The U-boat fleet suffered a greater percentage of casualties than any other branch of service on either side during World War II. Of the 1,149 U-boats that entered service, 711 were lost in combat, to accidents, or to the bombing of shipyards, a destruction rate of 61 percent. Of the 39,000 who served in the U-boat force during the war, 27,490 lost their lives in combat or from accidents, a 70 percent fatality rate. For those who survived, 5,000 ended the war in Allied POW camps. Just 6,510 would end the war alive and as free men.
The Germans lost 243 and 249 U-boats in 1943 and 1944, respectively. While U-boat kills were significant, there were other major factors that enabled the Allies to eventually prevail in the Battle of the Atlantic. The most obvious factor is that later in the war there were more U-boats in service, which provided more targets, and the Allies had more weapons to sink U-boats. Another major factor that cannot be discounted was the Allied invasion of Normandy on June 6, 1944. This compelled the U-boat force to abandon its French bases in use since 1940. The result was that U-boats then had to spend more time travelling to and from their home bases and had less time to hunt convoys.
When the U.S. Navy began playing a much larger role in protecting convoys, it was a huge boost to the number of ships getting through. Aircraft carrier escorts provided a much needed increase in convoy security. The United States also transferred a group of extended-range Consolidated B-24 Liberator bombers to Newfoundland in 1941. This movement sent a signal to the Germans that the Allies had closed the previously undefended Greenland gap in the Atlantic Ocean.
In the end, the defeat of the U-boats really came down to a numbers game. The strategic goal of the German U-boat force was to sink more shipping than the Allies could replace and force surrender through starvation. This was a fight the Germans were sure to lose. In 1943, the U-boats destroyed 6.14 million gross registered tons of Allied shipping. Over the same period, American shipbuilders alone delivered 18 million tons of new merchant ships for the war effort, four million more tons than the Germans sank during the entire war. The gap in tonnage gained versus tonnage lost would continue in 1944 and 1945.

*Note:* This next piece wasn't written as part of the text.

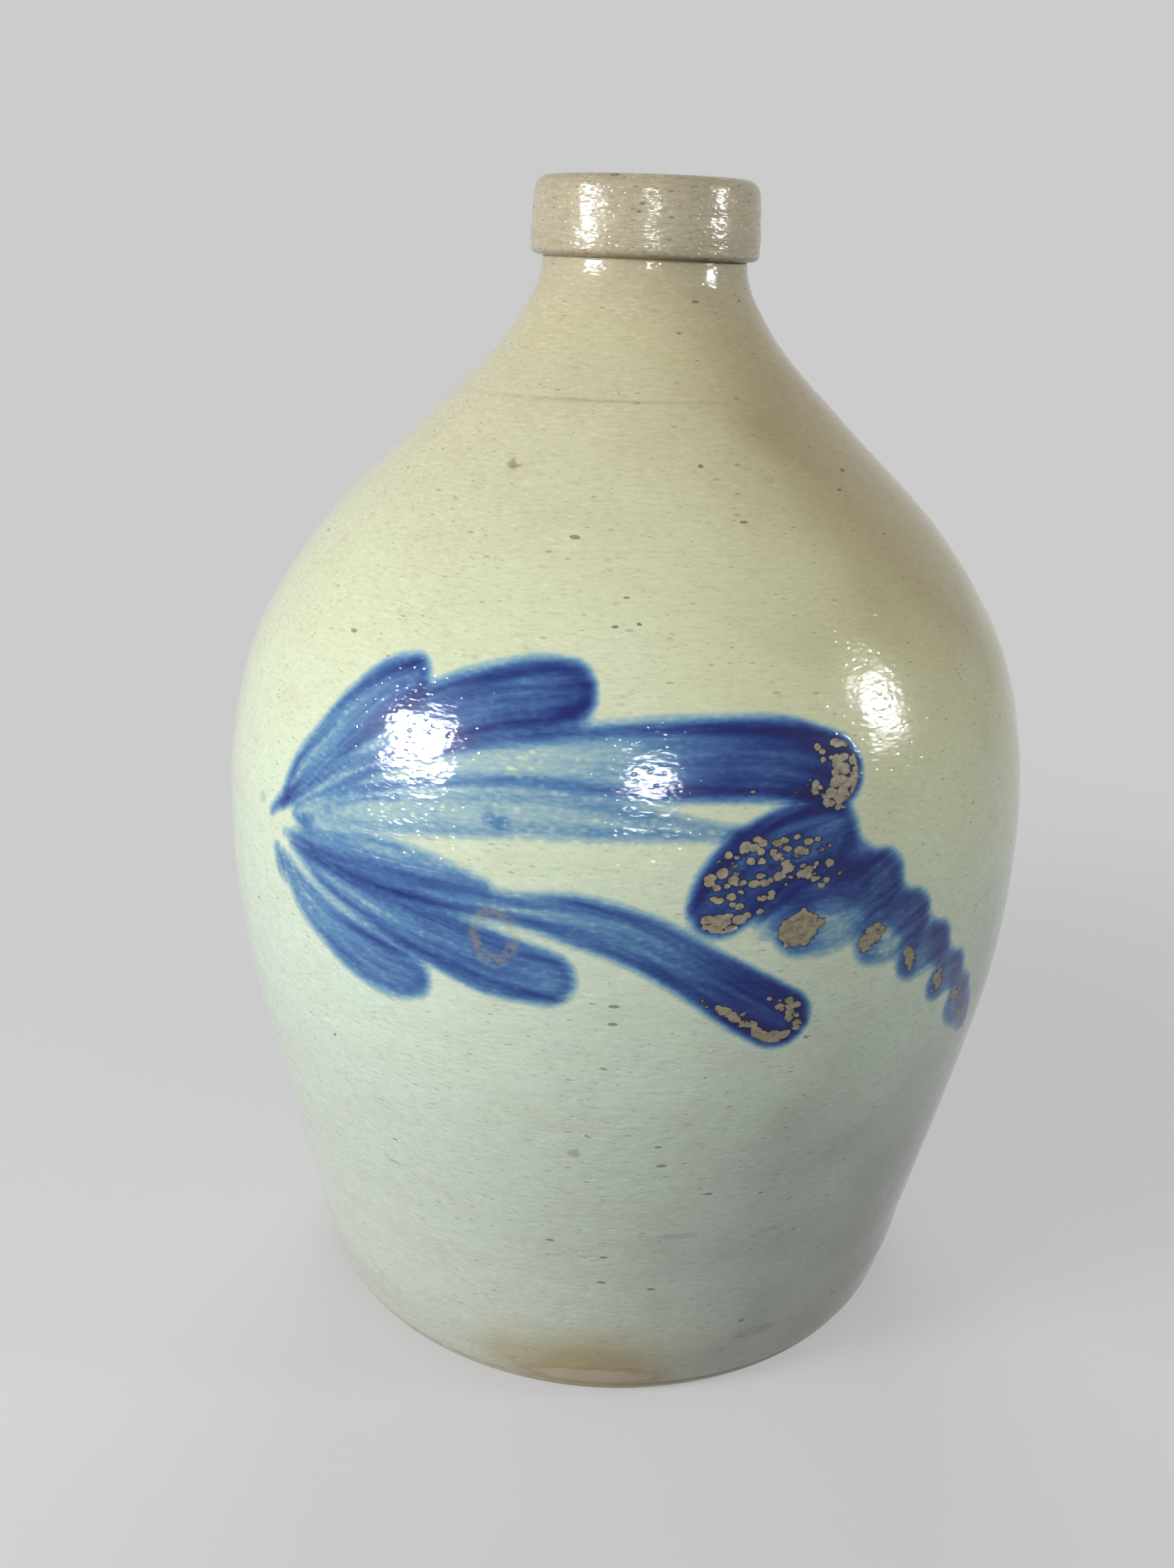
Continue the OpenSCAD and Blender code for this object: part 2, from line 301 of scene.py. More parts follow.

Although the U-boats were failing to sink as many Allied merchantmen to sustain the tonnage war, the U-boat crews were perishing in droves. Basically, the German goal of isolating Great Britain from the rest of the world, particularly the United States, was bound to fail. Even though the United States was not actually in the war when Germany started sinking merchant shipping, President Franklin D. Roosevelt had no intention of letting Nazi Germany defeat Great Britain. It would have been a disaster of major proportions in that the Allies would have been denied a staging area close to France for the invasion of Fortress Europe and would have, without question, lengthened the war and cost many more lives.